§ WHAT THE TASK ASKS
Everything from the first line to the line containing "set_points(drink.data, points)" is to be repeated exactly; nothing past it.

§ STORED DATA
########

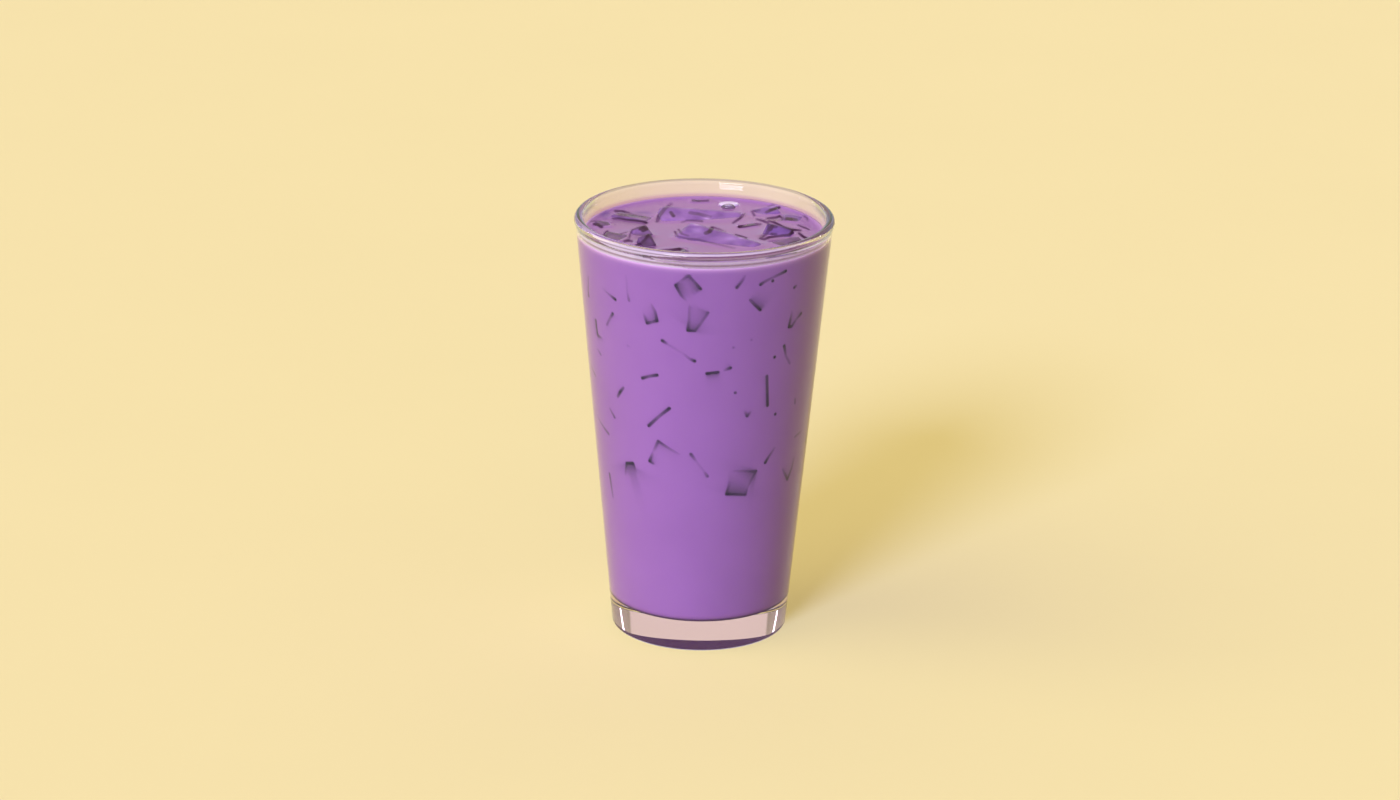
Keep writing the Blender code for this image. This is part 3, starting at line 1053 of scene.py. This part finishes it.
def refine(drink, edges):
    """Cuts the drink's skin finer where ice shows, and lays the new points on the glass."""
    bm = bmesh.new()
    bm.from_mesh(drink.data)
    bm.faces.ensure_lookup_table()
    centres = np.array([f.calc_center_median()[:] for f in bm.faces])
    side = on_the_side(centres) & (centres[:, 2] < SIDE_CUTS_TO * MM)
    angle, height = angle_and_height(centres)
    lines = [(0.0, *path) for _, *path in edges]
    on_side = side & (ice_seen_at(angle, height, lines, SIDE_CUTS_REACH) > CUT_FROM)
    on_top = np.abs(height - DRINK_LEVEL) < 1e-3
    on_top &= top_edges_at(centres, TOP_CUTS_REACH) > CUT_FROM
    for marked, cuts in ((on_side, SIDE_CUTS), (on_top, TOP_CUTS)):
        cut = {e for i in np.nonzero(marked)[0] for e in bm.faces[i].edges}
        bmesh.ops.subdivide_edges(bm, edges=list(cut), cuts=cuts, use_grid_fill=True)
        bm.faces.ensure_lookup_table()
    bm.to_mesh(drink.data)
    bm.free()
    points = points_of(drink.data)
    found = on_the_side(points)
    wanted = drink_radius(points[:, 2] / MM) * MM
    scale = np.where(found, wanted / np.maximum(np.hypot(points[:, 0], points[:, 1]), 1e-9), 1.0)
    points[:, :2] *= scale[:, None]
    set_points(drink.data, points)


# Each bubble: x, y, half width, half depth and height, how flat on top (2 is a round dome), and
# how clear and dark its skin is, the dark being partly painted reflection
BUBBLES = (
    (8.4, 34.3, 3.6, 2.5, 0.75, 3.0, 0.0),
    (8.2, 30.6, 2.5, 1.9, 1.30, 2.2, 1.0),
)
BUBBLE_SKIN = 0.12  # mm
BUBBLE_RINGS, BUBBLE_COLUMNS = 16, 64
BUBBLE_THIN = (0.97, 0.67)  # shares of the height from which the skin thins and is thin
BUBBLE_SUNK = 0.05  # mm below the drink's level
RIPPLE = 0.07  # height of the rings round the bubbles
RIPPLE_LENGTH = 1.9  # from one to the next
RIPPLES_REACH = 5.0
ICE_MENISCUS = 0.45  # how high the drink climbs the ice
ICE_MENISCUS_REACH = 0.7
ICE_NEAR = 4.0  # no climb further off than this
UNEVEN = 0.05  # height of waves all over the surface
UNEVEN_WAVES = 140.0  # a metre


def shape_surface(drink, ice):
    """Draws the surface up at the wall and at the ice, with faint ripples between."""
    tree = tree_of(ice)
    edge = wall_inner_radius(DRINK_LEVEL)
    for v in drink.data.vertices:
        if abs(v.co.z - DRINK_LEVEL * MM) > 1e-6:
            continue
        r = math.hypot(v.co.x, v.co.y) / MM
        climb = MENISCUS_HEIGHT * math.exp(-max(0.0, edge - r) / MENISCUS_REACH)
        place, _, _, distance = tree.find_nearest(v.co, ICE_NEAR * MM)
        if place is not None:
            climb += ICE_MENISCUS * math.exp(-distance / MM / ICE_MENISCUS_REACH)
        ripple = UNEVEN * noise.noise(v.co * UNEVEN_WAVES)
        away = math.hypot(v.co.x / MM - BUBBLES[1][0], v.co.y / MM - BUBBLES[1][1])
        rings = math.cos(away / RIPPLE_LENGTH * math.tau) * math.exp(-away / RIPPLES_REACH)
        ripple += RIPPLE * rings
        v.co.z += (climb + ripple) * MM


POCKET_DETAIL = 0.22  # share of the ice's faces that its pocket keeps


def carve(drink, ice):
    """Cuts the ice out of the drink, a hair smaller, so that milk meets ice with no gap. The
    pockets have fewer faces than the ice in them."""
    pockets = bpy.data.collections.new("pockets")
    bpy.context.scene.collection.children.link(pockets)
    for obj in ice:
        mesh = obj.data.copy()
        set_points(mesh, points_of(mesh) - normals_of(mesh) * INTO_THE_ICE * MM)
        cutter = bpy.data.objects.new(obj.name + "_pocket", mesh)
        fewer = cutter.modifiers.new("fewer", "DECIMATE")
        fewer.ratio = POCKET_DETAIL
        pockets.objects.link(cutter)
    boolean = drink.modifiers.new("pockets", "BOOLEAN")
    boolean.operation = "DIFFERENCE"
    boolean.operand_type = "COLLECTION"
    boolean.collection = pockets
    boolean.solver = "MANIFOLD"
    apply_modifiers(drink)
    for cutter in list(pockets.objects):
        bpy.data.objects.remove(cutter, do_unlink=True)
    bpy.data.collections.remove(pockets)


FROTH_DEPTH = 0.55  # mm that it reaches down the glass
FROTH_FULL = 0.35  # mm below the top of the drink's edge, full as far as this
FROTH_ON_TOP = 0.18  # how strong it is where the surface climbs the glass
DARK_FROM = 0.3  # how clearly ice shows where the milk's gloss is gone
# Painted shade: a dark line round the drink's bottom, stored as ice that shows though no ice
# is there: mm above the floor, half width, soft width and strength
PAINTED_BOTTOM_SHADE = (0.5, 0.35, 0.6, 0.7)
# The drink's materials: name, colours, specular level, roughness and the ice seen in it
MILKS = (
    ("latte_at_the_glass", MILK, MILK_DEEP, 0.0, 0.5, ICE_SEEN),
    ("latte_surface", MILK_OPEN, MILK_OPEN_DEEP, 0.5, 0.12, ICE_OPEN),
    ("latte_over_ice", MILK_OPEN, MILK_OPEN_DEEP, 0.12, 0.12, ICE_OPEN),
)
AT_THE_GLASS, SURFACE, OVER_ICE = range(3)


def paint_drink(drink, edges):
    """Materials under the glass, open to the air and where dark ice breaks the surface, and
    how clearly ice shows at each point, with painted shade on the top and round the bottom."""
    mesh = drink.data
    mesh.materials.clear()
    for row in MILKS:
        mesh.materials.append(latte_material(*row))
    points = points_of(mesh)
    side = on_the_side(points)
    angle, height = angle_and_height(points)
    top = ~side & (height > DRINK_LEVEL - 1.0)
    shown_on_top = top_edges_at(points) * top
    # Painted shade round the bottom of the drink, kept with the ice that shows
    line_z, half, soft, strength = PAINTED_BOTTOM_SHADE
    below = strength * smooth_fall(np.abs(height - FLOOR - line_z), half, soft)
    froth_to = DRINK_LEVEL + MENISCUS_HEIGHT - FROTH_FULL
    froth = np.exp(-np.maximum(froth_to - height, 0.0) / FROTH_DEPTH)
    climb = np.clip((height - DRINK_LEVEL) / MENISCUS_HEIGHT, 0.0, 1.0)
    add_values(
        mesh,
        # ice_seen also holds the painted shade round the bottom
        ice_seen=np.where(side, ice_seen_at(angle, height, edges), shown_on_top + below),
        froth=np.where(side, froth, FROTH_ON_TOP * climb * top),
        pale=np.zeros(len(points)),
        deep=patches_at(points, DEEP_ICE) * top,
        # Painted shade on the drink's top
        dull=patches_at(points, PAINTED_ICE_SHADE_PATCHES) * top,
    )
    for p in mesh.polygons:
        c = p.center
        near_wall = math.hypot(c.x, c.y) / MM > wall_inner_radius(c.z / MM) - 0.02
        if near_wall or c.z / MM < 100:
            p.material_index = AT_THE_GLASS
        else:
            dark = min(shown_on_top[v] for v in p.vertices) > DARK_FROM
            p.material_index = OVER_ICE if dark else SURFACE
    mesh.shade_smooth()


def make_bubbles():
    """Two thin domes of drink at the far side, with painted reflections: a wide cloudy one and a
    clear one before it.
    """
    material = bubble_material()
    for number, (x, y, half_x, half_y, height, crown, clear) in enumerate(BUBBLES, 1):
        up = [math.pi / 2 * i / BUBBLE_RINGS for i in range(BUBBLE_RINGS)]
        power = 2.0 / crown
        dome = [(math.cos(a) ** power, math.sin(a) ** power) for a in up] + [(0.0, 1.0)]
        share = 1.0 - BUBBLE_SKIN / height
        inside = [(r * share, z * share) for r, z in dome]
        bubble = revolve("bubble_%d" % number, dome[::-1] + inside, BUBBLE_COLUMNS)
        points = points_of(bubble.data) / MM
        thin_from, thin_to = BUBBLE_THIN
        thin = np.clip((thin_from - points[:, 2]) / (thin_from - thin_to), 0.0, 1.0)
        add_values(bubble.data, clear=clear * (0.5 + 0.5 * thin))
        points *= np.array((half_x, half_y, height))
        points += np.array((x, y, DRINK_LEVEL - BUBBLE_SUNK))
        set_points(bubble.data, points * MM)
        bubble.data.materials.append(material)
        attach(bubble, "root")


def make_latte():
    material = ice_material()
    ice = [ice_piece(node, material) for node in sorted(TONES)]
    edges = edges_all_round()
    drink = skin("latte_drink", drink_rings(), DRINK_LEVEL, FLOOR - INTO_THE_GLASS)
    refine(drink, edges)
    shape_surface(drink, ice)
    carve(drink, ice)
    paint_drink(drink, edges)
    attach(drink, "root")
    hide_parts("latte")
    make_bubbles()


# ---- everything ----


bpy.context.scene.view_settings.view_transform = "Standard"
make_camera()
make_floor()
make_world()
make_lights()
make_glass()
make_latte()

########

§ THE OUTPUT
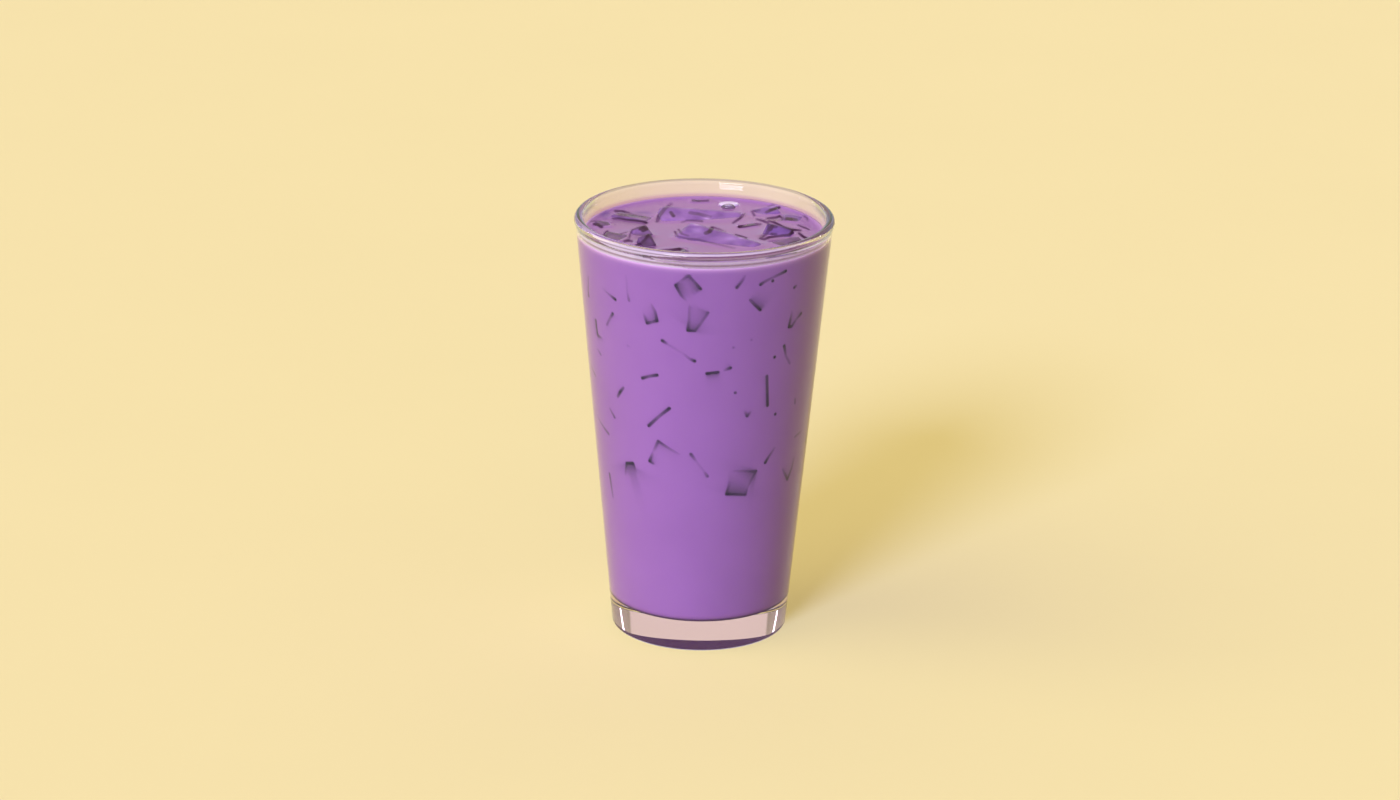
Keep writing the Blender code for this image. This is part 3, starting at line 1053 of scene.py. This part finishes it.
def refine(drink, edges):
    """Cuts the drink's skin finer where ice shows, and lays the new points on the glass."""
    bm = bmesh.new()
    bm.from_mesh(drink.data)
    bm.faces.ensure_lookup_table()
    centres = np.array([f.calc_center_median()[:] for f in bm.faces])
    side = on_the_side(centres) & (centres[:, 2] < SIDE_CUTS_TO * MM)
    angle, height = angle_and_height(centres)
    lines = [(0.0, *path) for _, *path in edges]
    on_side = side & (ice_seen_at(angle, height, lines, SIDE_CUTS_REACH) > CUT_FROM)
    on_top = np.abs(height - DRINK_LEVEL) < 1e-3
    on_top &= top_edges_at(centres, TOP_CUTS_REACH) > CUT_FROM
    for marked, cuts in ((on_side, SIDE_CUTS), (on_top, TOP_CUTS)):
        cut = {e for i in np.nonzero(marked)[0] for e in bm.faces[i].edges}
        bmesh.ops.subdivide_edges(bm, edges=list(cut), cuts=cuts, use_grid_fill=True)
        bm.faces.ensure_lookup_table()
    bm.to_mesh(drink.data)
    bm.free()
    points = points_of(drink.data)
    found = on_the_side(points)
    wanted = drink_radius(points[:, 2] / MM) * MM
    scale = np.where(found, wanted / np.maximum(np.hypot(points[:, 0], points[:, 1]), 1e-9), 1.0)
    points[:, :2] *= scale[:, None]
    set_points(drink.data, points)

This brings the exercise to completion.